K: Right. Okay, okay.

T: So this is the basic template for all cocktails, right? And if you look at them, I mean, most of them generally adhere to this definition, but in this, we’re saying spirits. And yet today is a show about wine cocktails. So rules are meant to be broken, I would say.

K: Amen. Love it.

T: We’re going to get into … So I’ve got three different categories or styles and drinks that I want to highlight.

K: Wait, so you’re telling me that three styles and drinks you want to highlight with wine? So you’re saying that …

T: With wine.

K: … with wine, it’s a common thing. Wine is often… not often, but it is… There is a list of cocktails with wine incorporated in them?

T: Yeah, and so some of them, wine is going to be the mixer. Other ones, wine is going to be the bonafide replacement for the spirit itself in that classic definition. And then the final one we’ve got, that’s kind of like, I think it’s the one you should work towards if you’re making cocktails at home. And it’s kind of the best example of using wine as an ingredient in addition to other spirits. So yeah, that’s what we’re going to cover.
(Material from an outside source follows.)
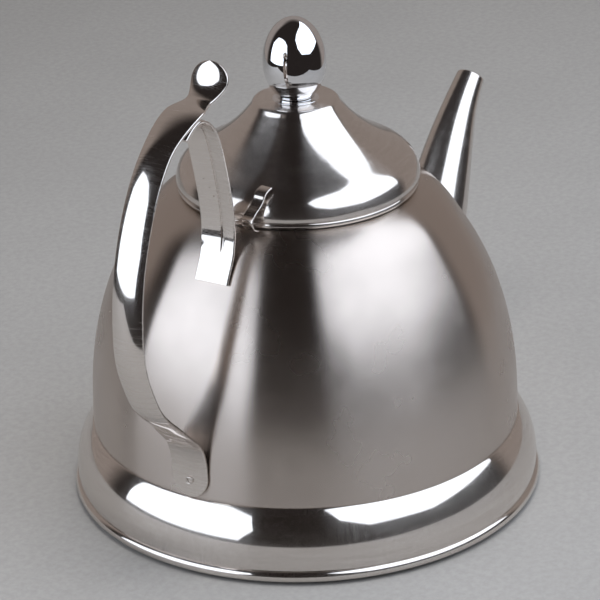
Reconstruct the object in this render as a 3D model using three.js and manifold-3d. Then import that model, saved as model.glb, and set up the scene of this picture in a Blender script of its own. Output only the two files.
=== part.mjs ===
// A one-litre stove kettle for tea, pressed and drawn from stainless sheet, in millimetres.
// The origin is the centre of the base on the surface it stands on, +Z is up, +X runs to the
// spout and the handle stands on -X.
import * as THREE from 'three';
import { mergeVertices } from 'three/addons/utils/BufferGeometryUtils.js';
import Module from 'manifold-3d';

const wasm = await Module();
wasm.setup();

// Driving dimensions
const SHEET = 0.8;            // wall of the drawn shells
const GAP = 0.3;              // clearance between pieces that touch
const BASE_RADIUS = 75;       // outside of the rolled bead at the foot
const SKIRT_TOP = 23;         // seam between the brushed dome and the polished skirt
const DOME_RADIUS = 68;       // dome at that seam
const MOUTH_RADIUS = 35;      // clear radius of the body's mouth
const MOUTH_TOP = 100.8;      // ledge that the infuser's rim rests on
const BEAD_RADIUS = 1.9;      // rolled bead at the foot
const BEAD_HEIGHT = 2.8;      // centre of that bead
const PLATE_BOTTOM = 3.2;     // underside of the bottom plate
const DISC_RADIUS = 64.7;     // aluminium heat spreader
const INFUSER_RADIUS = 34;    // outside of the infuser's wall
const INFUSER_BOTTOM = 44;    // underside of the infuser's floor
const RIM_HEIGHT = 102.25;    // centre of the infuser's rolled rim
const LID_RADIUS = 37.9;      // outside of the lid's turned-down edge
const LID_EDGE = 103.6;       // bottom of that edge
const LID_TOP = 128.8;        // seat of the knob on the lid
const KNOB_RADIUS = 9.8;      // widest part of the egg-shaped knob
const KNOB_TOP = 155.5;       // highest point of the knob
const KNOB_WIDEST = 141.3;    // height of its widest part
const SCREW_RADIUS = 1.8;     // knob screw
const STRAP_WIDTH = 12.6;     // handle strap
const STRAP_SHEET = 1.0;      // thickness of the strap and the bracket
const STRAP_CROWN = 2;        // rise of its arched section over its edges
const THUMB_REST = 12.8;      // widest part of the thumb rest
const BRACKET_WIDTH = 11.6;   // inner strip between the strap and the dome's shoulder
const BRACKET_HOLLOW = 1.6;   // depth of its hollowed face
const HOLE_RADIUS = 1.6;      // infuser perforations
const STRAINER_RADIUS = 2.5;  // holes in the dome behind the spout
const SIDES = 40;             // facets round the large turned pieces
const SMALL_SIDES = 20;       // facets round the small ones
const DOME_STEPS = 13;        // facets up the dome's side

// Materials
const brushed = new THREE.MeshStandardMaterial({ color: 0xa9a5a1, roughness: 0.34, metalness: 1 });
const polished = new THREE.MeshStandardMaterial({ color: 0xc4c0bc, roughness: 0.08, metalness: 1 });
const chrome = new THREE.MeshStandardMaterial({ color: 0xd6d8da, roughness: 0.03, metalness: 1 });
const inside = new THREE.MeshStandardMaterial({ color: 0xb4b0aa, roughness: 0.3, metalness: 1 });
const aluminium = new THREE.MeshStandardMaterial({ color: 0xbfc1c3, roughness: 0.45, metalness: 1 });

const kettle = new THREE.Group();

function piece(name, geometry, material) {
  const mesh = new THREE.Mesh(geometry, material);
  mesh.name = name;
  kettle.add(mesh);
  return mesh;
}

// Curves in the (radius, height) plane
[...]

K: Oh my gosh. So we’ll start with the first one.

T: Well, before we do, I’ve got one more little bit of history to tease out here for you.

K: Nice, wine lovers. I guess, and wine cocktail lovers.

T: Wine and cocktail lovers. Definitely after today’s show.

K: Absolutely.

T: So we talked about that definition, 1806. If we look back in history to what many consider to be the world’s first celebrity bartender, Jerry Thomas, in 1862, he published this book called “The Bartender’s Guide.” It’s a book that many people still refer to today. I would say that a lot of the recipes have been updated or the ratios have been tweaked. Ingredients change over time, and so do palates, drinking preferences. But most notable about this book for me is that Jerry Thomas is using wine glasses… 

K: Whoa.

T: As a measurement for ingredients.

K: I mean, what I see in bars, I see these things with measurements in them.

T: The jigger.

K: The jigger. So the jigger wasn’t… It started with a wine glass instead of a jigger.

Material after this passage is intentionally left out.